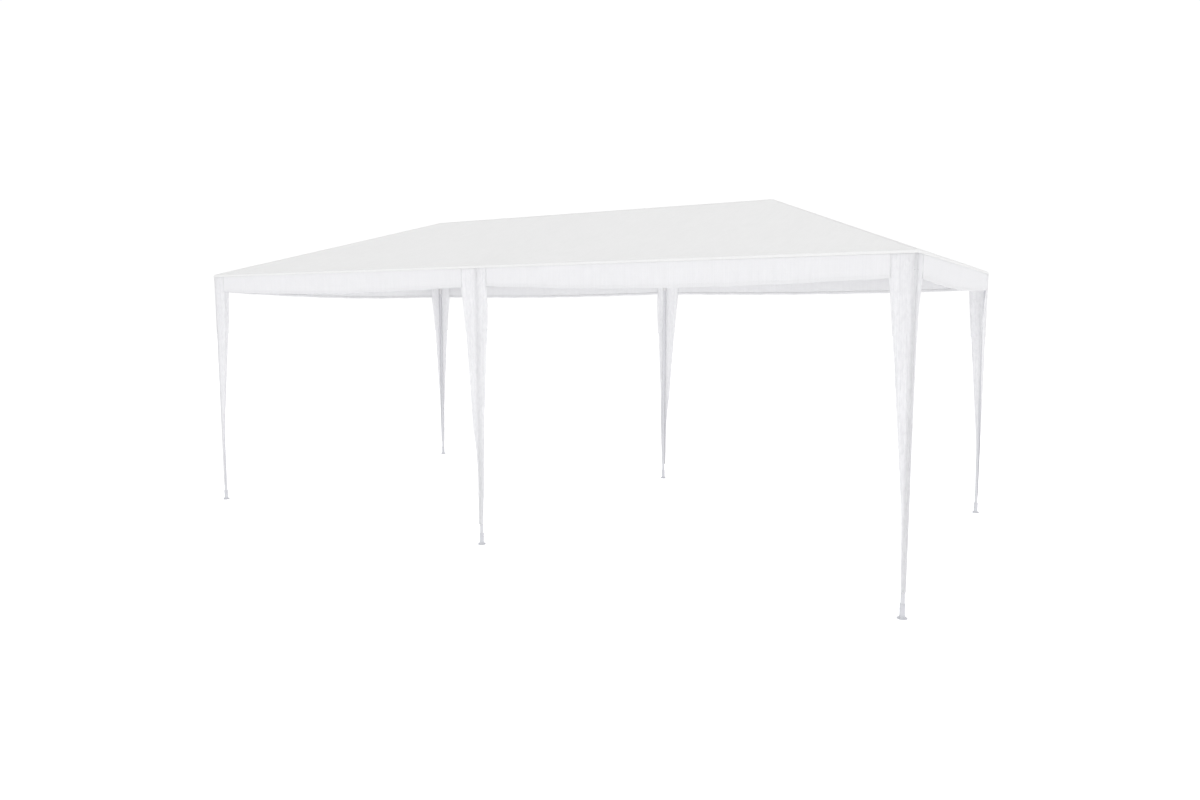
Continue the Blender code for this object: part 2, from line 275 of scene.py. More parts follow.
# %% [markdown]
# ## Powder coat and moulded plastic
# The tubes are thin steel, sprayed with white powder that melts into a skin about 0.08 mm thick.
# It flows a little as it melts and stays faintly dimpled, like orange peel, which breaks up its
# reflections. The sockets and feet are polypropylene, injection moulded in a mould with a fine
# matt texture, and they pick up grey scuffs where they are knocked and pushed together.

# %% Tube and plastic materials
PEEL = 0.0025            # size of one dimple in the powder coat
GRAIN = 0.0011           # size of the mould's texture, drawn coarser than the real 0.2 mm


def hard_material(name, colour, worn, grain, grain_strength, rough, scuffs, ior):
    """A coated or moulded hard surface: grain is its dimple size, worn the colour of its scuffs."""
    material, tree = new_material(name)
    place = add_node(tree, "ShaderNodeTexCoord").outputs["Object"]
    dimples = add_node(tree, "ShaderNodeTexNoise", {"Vector": place, "Scale": 1 / grain, "Detail": 2.0}).outputs["Fac"]
    patches = add_node(tree, "ShaderNodeTexNoise", {"Vector": place, "Scale": 34.0, "Detail": 6.0, "Roughness": 0.7})
    scuffed = add_node(tree, "ShaderNodeMapRange", {0: patches.outputs["Fac"], 1: 0.60, 2: 0.74, 3: 0.0, 4: scuffs},
                       interpolation_type="SMOOTHSTEP").outputs[0]
    paint = add_node(tree, "ShaderNodeMix", {"Factor": scuffed, "A": linear(colour), "B": linear(worn)},
                     data_type="RGBA")
    spread = add_node(tree, "ShaderNodeMapRange", {0: patches.outputs["Fac"], 3: rough - 0.05, 4: rough + 0.12})
    bump = add_node(tree, "ShaderNodeBump", {"Height": dimples, "Strength": grain_strength, "Distance": 0.0002})
    shader = add_node(tree, "ShaderNodeBsdfPrincipled", {
        "Base Color": paint.outputs["Result"], "Roughness": spread.outputs[0], "IOR": ior,
        "Normal": bump.outputs["Normal"],
    })
    add_node(tree, "ShaderNodeOutputMaterial", {"Surface": shader.outputs[0]})
    return material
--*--
## What to do
Please set down the whole listing above without altering a single line.

## Answer for this exercise
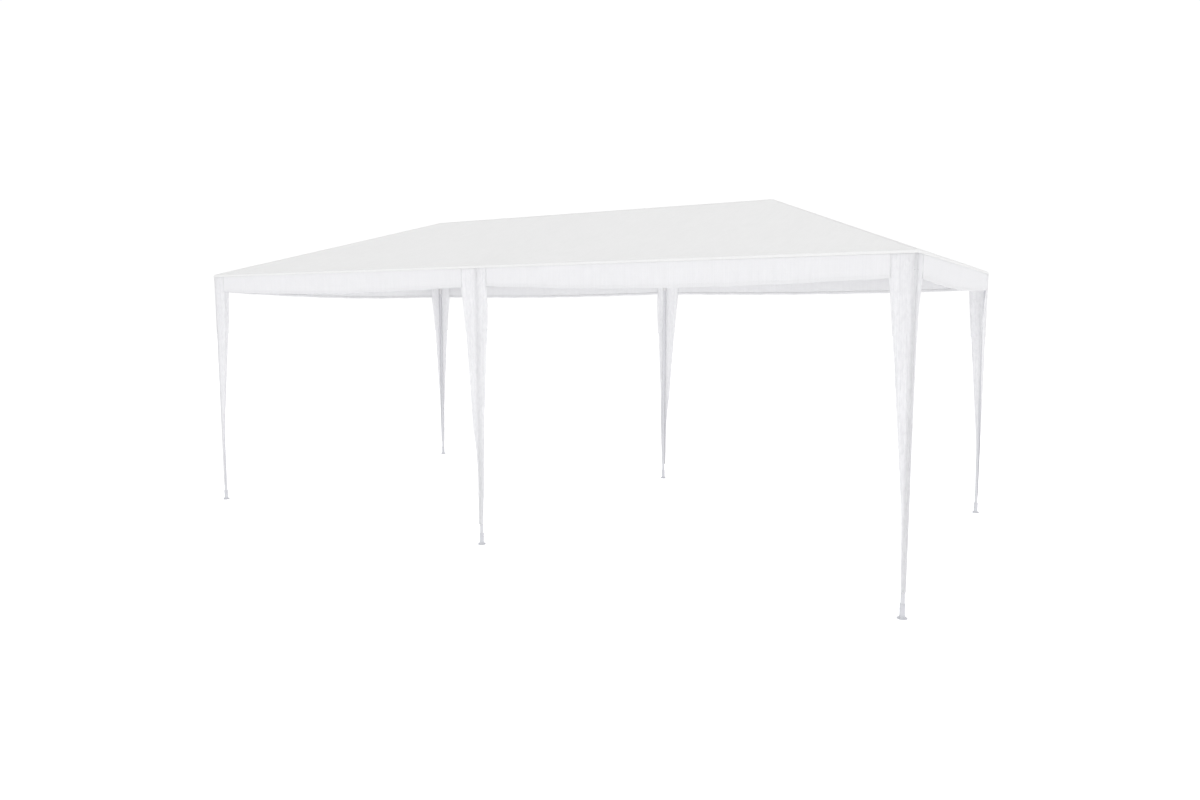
Continue the Blender code for this object: part 2, from line 275 of scene.py. More parts follow.
# %% [markdown]
# ## Powder coat and moulded plastic
# The tubes are thin steel, sprayed with white powder that melts into a skin about 0.08 mm thick.
# It flows a little as it melts and stays faintly dimpled, like orange peel, which breaks up its
# reflections. The sockets and feet are polypropylene, injection moulded in a mould with a fine
# matt texture, and they pick up grey scuffs where they are knocked and pushed together.

# %% Tube and plastic materials
PEEL = 0.0025            # size of one dimple in the powder coat
GRAIN = 0.0011           # size of the mould's texture, drawn coarser than the real 0.2 mm


def hard_material(name, colour, worn, grain, grain_strength, rough, scuffs, ior):
    """A coated or moulded hard surface: grain is its dimple size, worn the colour of its scuffs."""
    material, tree = new_material(name)
    place = add_node(tree, "ShaderNodeTexCoord").outputs["Object"]
    dimples = add_node(tree, "ShaderNodeTexNoise", {"Vector": place, "Scale": 1 / grain, "Detail": 2.0}).outputs["Fac"]
    patches = add_node(tree, "ShaderNodeTexNoise", {"Vector": place, "Scale": 34.0, "Detail": 6.0, "Roughness": 0.7})
    scuffed = add_node(tree, "ShaderNodeMapRange", {0: patches.outputs["Fac"], 1: 0.60, 2: 0.74, 3: 0.0, 4: scuffs},
                       interpolation_type="SMOOTHSTEP").outputs[0]
    paint = add_node(tree, "ShaderNodeMix", {"Factor": scuffed, "A": linear(colour), "B": linear(worn)},
                     data_type="RGBA")
    spread = add_node(tree, "ShaderNodeMapRange", {0: patches.outputs["Fac"], 3: rough - 0.05, 4: rough + 0.12})
    bump = add_node(tree, "ShaderNodeBump", {"Height": dimples, "Strength": grain_strength, "Distance": 0.0002})
    shader = add_node(tree, "ShaderNodeBsdfPrincipled", {
        "Base Color": paint.outputs["Result"], "Roughness": spread.outputs[0], "IOR": ior,
        "Normal": bump.outputs["Normal"],
    })
    add_node(tree, "ShaderNodeOutputMaterial", {"Surface": shader.outputs[0]})
    return material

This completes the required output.